これ以外には、ハローワーク指定の職業訓練を受ける場合は、訓練期間中に基本手当の給付日数がなくなってしまった場合でも、訓練が終了する日まで基本手当が延長されて支給されますので、これを裏技といっているのもあります。
ただ、これも別に隠された情報ではありませんし、職業訓練をしばらく受けるという制約もありますので、単に支給される日数が増えてラッキーともいえません。
ちなみに、基本手当の他に、訓練受講に要する費用として、「受講手当」、「通所手当」なども支給されますので、本気で職業訓練を受ける方にとっては、ありがたい制度だと思います。
失業保険の給付額を増やす裏技?
失業保険(基本手当)の日額は、離職前の6ヶ月の賃金支給実績に基づいて算定されますので、これが高い人は算定される日額も高くなります。

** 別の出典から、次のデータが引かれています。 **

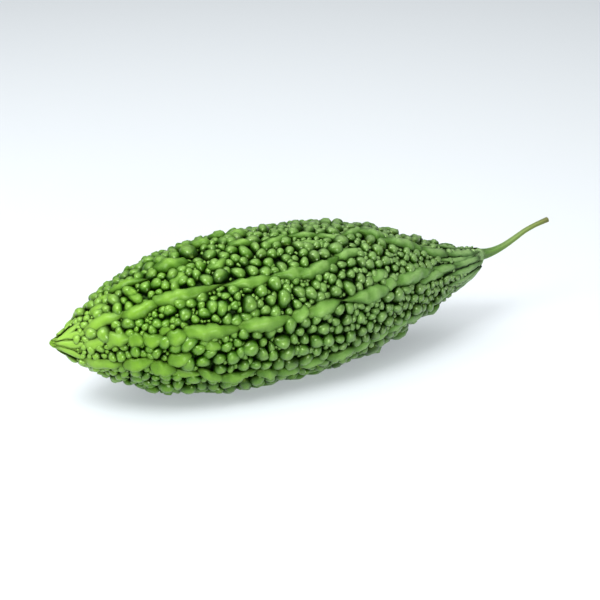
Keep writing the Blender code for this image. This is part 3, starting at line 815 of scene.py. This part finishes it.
# Light: a dim white room with four square lamps that all face the fruit. A wide one hangs overhead, a
# small bright one above and to the left, a low one in front lifts the shaded side, and a faint one stands
# past the tip. Each is given by its place, its side and its power in watts.
LAMPS = (
    ((-0.12, 0.02, 0.72), 1.30, 10.4), ((-0.28, -0.17, 0.54), 0.24, 2.9),
    ((-0.02, -0.62, 0.16), 0.20, 2.6), ((-0.62, -0.10, 0.20), 0.30, 0.7),
)
LAMP_TARGET = Vector((0, 0, 0))
ROOM_LIGHT = 0.22


def aim(thing, target):
    """Turns a lamp or a camera so that it looks at a place"""
    direction = thing.location - target
    thing.rotation_euler = direction.to_track_quat("Z", "Y").to_euler()


for lamp_place, lamp_side, lamp_power in LAMPS:
    lamp_data = bpy.data.lights.new("lamp", "AREA")
    lamp_data.size = lamp_side
    lamp_data.energy = lamp_power
    lamp = bpy.data.objects.new("lamp", lamp_data)
    bpy.context.scene.collection.objects.link(lamp)
    lamp.location = lamp_place
    aim(lamp, LAMP_TARGET)

room = bpy.data.worlds.new("room")
room.use_nodes = True
room.node_tree.nodes["Background"].inputs["Color"].default_value = (1, 1, 1, 1)
room.node_tree.nodes["Background"].inputs["Strength"].default_value = ROOM_LIGHT
bpy.context.scene.world = room
bpy.context.scene.view_settings.view_transform = "Standard"


# Camera: a long lens that looks down on the middle of the fruit, from a little to the side where the tip
# is, so that the tip comes nearer than the stalk.
CAMERA_AZIMUTH = math.radians(-25)
CAMERA_ELEVATION = math.radians(25)
CAMERA_DISTANCE = 0.575
CAMERA_TARGET = Vector((0.0155, 0.0, 0.0283))
CAMERA_LENS = 85
camera_data = bpy.data.cameras.new("camera")
camera_data.lens = CAMERA_LENS
camera_data.clip_start = 0.01
camera = bpy.data.objects.new("camera", camera_data)
bpy.context.scene.collection.objects.link(camera)
to_camera = Vector((math.sin(CAMERA_AZIMUTH) * math.cos(CAMERA_ELEVATION),
                    -math.cos(CAMERA_AZIMUTH) * math.cos(CAMERA_ELEVATION), math.sin(CAMERA_ELEVATION)))
camera.location = CAMERA_TARGET + CAMERA_DISTANCE * to_camera
aim(camera, CAMERA_TARGET)
bpy.context.scene.camera = camera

ということで、裏技としてみかけるのは、この期間に残業をして賃金総支給額を高くしましょうというところですが、たいていの会社は「勝手な残業はするな。」というスタンスなので、残業するか否かの権限を一労働者に任せていない限りは、会社とトラブルになる可能性もあります。
よって、これも裏技というのはどうかな?と思います。
まとめ(失業保険の裏技の正体)
「失業保険の裏技」ということで、いくつか考察~解説をしていきましたが、結局のところは、多くの人が知らないであろうことや、自分自身の行動だけでは有効に機能しえないことを「○○する裏技」などというキャッチコピーにしているだけで、本当の意味での裏技としては不十分だと感じました。
「裏技」と表示することで、見る人の注目を集め、サイトを見てもらいたいというだけなら大した問題にはなりませんが、あたかも「秘伝の書」や「秘伝の技」のように凄く優良なもののようにみせて、高額な情報商材やコンサルタント契約に導くようなものがあれば、警戒しておいたほうがよろしいかと思います。
社会保険の制度というものは、法令によって運営されているものですから、これに関する裏技というのは現実的でないと思います。
テレビゲーム等のバーチャルの世界の中くらいしか、本当の裏技といえるものは存在しないと思います。